You can reduce the voltage of the card to save energy and reduce temperature. You can easily achieve this via nvidia-smi:
$ sudo nvidia-smi -i 0 -pl 125 Power limit for GPU 00000000:05:00.0 was set to 125.00 W from 149.00 W. $ sudo nvidia-smi -i 1 -pl 125 Power limit for GPU 00000000:06:00.0 was set to 125.00 W from 149.00 W.
Here we reduced by 24W (-16%), from the default of 149W on both GPUs, the card will adjust its clocking and perf modes accordingly so there will be a performance loss. You have to experiment what works better for you in terms of temperature/energy efficiency and performance. I’m running mine on about 135W the whole time.
IDLE at 30W I can report 30°C on both GPUs, with the one towards the back of the case to be 5-10% higher in temperature.

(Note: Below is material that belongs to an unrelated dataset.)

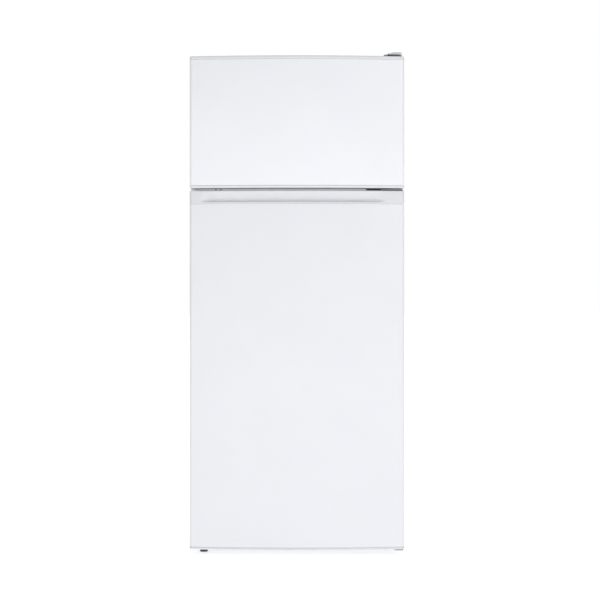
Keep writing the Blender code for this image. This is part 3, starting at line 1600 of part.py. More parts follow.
def condenser_route():
    """A serpentine of level runs, joined at alternate sides by half-round turns."""
    pitch = (CONDENSER_HIGH - CONDENSER_LOW) / (CONDENSER_RUNS - 1)
    reach = CONDENSER_HALF - pitch / 2
    route = []
    for run in range(CONDENSER_RUNS):
        z = CONDENSER_HIGH - run * pitch
        side = 1 if run % 2 == 0 else -1
        route.append((-side * reach, CONDENSER_Y, z))
        route.append((side * reach, CONDENSER_Y, z))
        if run == CONDENSER_RUNS - 1:
            break
        for step in range(1, 5):
            angle = math.pi * step / 5
            x = side * (reach + pitch / 2 * math.sin(angle))
            route.append((x, CONDENSER_Y, z - pitch / 2 * (1 - math.cos(angle))))
    return route


def condenser_bracket(name, height):
    """A strip that holds the coil off the back, with a wall spacer at each end."""
    near, far = (CONDENSER_HALF + reach for reach in SPACER_FROM_COIL)
    front = CABINET_BACK + TOUCH
    strip = box(
        name,
        (-far, front, height - BRACKET_HALF),
        (far, CONDENSER_Y - CONDENSER_TUBE - TOUCH, height + BRACKET_HALF),
        "black_plastic",
    )
    for side in (-1, 1):
        spacer = box(
            "wall_spacer",
            (min(side * near, side * far), front, height - SPACER_HALF),
            (max(side * near, side * far), REAR, height + SPACER_HALF),
        )
        join(strip, spacer)
    return strip


def condenser():
    tube("condenser_coil", condenser_route(), CONDENSER_TUBE, "black_paint", sides_level=1)
    condenser_bracket("condenser_bracket_upper", CONDENSER_HIGH - BRACKET_FROM_END)
    condenser_bracket("condenser_bracket_lower", CONDENSER_LOW + BRACKET_FROM_END)


def discharge_pipe():
    """From the pot's side to the back, up beside the coil and into its top run."""
    pot_side = COMPRESSOR_X - COMPRESSOR_RADIUS - PIPE_END_GAP
    riser_x = -CONDENSER_HALF - BRACKET_FROM_END
    level = COMPRESSOR_LOW + 0.050
    coil_x, _, coil_z = condenser_route()[0]
    route = [
        (pot_side, COMPRESSOR_Y, level),
        (pot_side - 0.050, COMPRESSOR_Y, level),
        (pot_side - 0.050, CONDENSER_Y, level),
        (riser_x, CONDENSER_Y, level),
        (riser_x, CONDENSER_Y, coil_z),
        (coil_x - PIPE_END_GAP, CONDENSER_Y, coil_z),
    ]
    return tube("discharge_pipe", bend(route, 0.010), CONDENSER_TUBE, "copper", sides_level=1)


def drier():
    """The filter drier that hangs under the coil's tail, and the pipe that feeds it."""
    x = CONDENSER_HALF - DRIER_SIDE_GAP
    top = CONDENSER_LOW - DRIER_BELOW_COIL
    centre = (x, CONDENSER_Y, top - DRIER_LENGTH / 2)
    cylinder("filter_drier", centre, DRIER_RADIUS, DRIER_LENGTH, "copper", sides=16)
    coil_x, _, coil_z = condenser_route()[-1]
    aside = x + 0.030
    route = [
        (coil_x + PIPE_END_GAP, CONDENSER_Y, coil_z),
        (aside, CONDENSER_Y, coil_z),
        (aside, CONDENSER_Y, coil_z - 0.030),
        (x, CONDENSER_Y, coil_z - 0.030),
        (x, CONDENSER_Y, top + PIPE_END_GAP),
    ]
    return tube("drier_feed_pipe", bend(route, 0.008), CONDENSER_TUBE, "black_paint", sides_level=1)


def suction_pipe():
    """Down out of the bay's roof and along to the pot."""
    x = COMPRESSOR_X + 0.190
    level = COMPRESSOR_LOW + 0.030
    route = [
        (x, COMPRESSOR_Y + 0.050, BAY_TOP - STEEL_SHEET - PIPE_END_GAP),
        (x, COMPRESSOR_Y + 0.050, level),
        (COMPRESSOR_X + 0.020, COMPRESSOR_Y + 0.082, level),
    ]
    return tube("suction_pipe", bend(route, 0.015), PIPE_RADIUS, "copper", sides_level=1)


def cord_gland():
    """The moulded inlet in the bay where the supply cord would enter."""
    width, depth, height = GLAND_SIZE
    left = -HALF + GLAND_SIDE_GAP
    back = CABINET_BACK - GLAND_AHEAD_OF_BACK
    low = DECK_TOP + TOUCH
    return box(
        "cord_gland",
        (left, back - depth, low),
        (left + width, back, low + height),
        "black_plastic",
        radius=0.003,
    )


def cabinet():
    outer_wrap()
    back_panel()
    step_panel()
    compressor_deck()
    cabinet_foam()
    freezer_liner()
    fridge_liner()
    mullion_rail()
    freezer_evaporator()
    fridge_evaporator_plate("fridge_evaporator", 0.0, "aluminium")
    drain_tube()
    shelves()
    crisper_drawer()
    control_housing()
    thermostat_knob()
    lamp_lens()


def hinges():
    top_hinge()
    top_hinge_cover()
    middle_hinge()
    hinge_screws()
    lower_hinge()


def machinery():
    compressor()
    relay_cover()
    drip_tray()
    condenser()
    discharge_pipe()
    drier()
    suction_pipe()
    cord_gland()


cabinet()
freezer_door()
fridge_door()
hinges()
base_rail()
feet()
rollers()
machinery()
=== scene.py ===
"""Looks of the top freezer refrigerator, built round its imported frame.

Metres, +Z up, doors facing -Y.
"""

import json
import math

import bmesh
import bpy
from mathutils import Matrix, Vector


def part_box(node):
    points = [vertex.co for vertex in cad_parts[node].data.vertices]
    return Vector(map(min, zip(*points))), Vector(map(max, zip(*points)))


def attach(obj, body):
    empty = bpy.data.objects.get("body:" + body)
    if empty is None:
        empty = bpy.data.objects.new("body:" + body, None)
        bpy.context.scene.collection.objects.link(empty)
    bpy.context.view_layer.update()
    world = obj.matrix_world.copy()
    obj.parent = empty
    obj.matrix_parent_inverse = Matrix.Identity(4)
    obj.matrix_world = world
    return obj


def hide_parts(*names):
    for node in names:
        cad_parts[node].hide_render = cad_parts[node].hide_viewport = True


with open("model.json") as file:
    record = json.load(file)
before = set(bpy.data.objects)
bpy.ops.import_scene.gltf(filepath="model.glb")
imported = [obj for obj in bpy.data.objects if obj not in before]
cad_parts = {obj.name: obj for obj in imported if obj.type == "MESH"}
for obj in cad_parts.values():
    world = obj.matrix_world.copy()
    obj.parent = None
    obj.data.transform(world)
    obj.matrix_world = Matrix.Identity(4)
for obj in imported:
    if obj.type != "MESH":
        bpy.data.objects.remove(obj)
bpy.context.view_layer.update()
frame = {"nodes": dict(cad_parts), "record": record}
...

Mining crypto using ethminer can get up to 85°C, with the resnet50 training run above, I can get up to around 87°C in constant usage. I believe with industrial, or even just higher RPM fans, you can get it down to 60°C-70°C at the higher cost of acoustics.
Using the undervolting to 125W I can cap the heat to about 63°C constantly. At 100W it seems to cap out at 53°C at 10x the performance loss and my default of 135W goes closer towards 75°C with minor 1-5% loss of performance (measured by the resnet50 training).
The Tesla K80 is still a great card and a total bargain if you can get your hands on a refurbished version. At ~350€ (including fans and shrouds and cables) you get plenty of VRAM and good machine learning performance.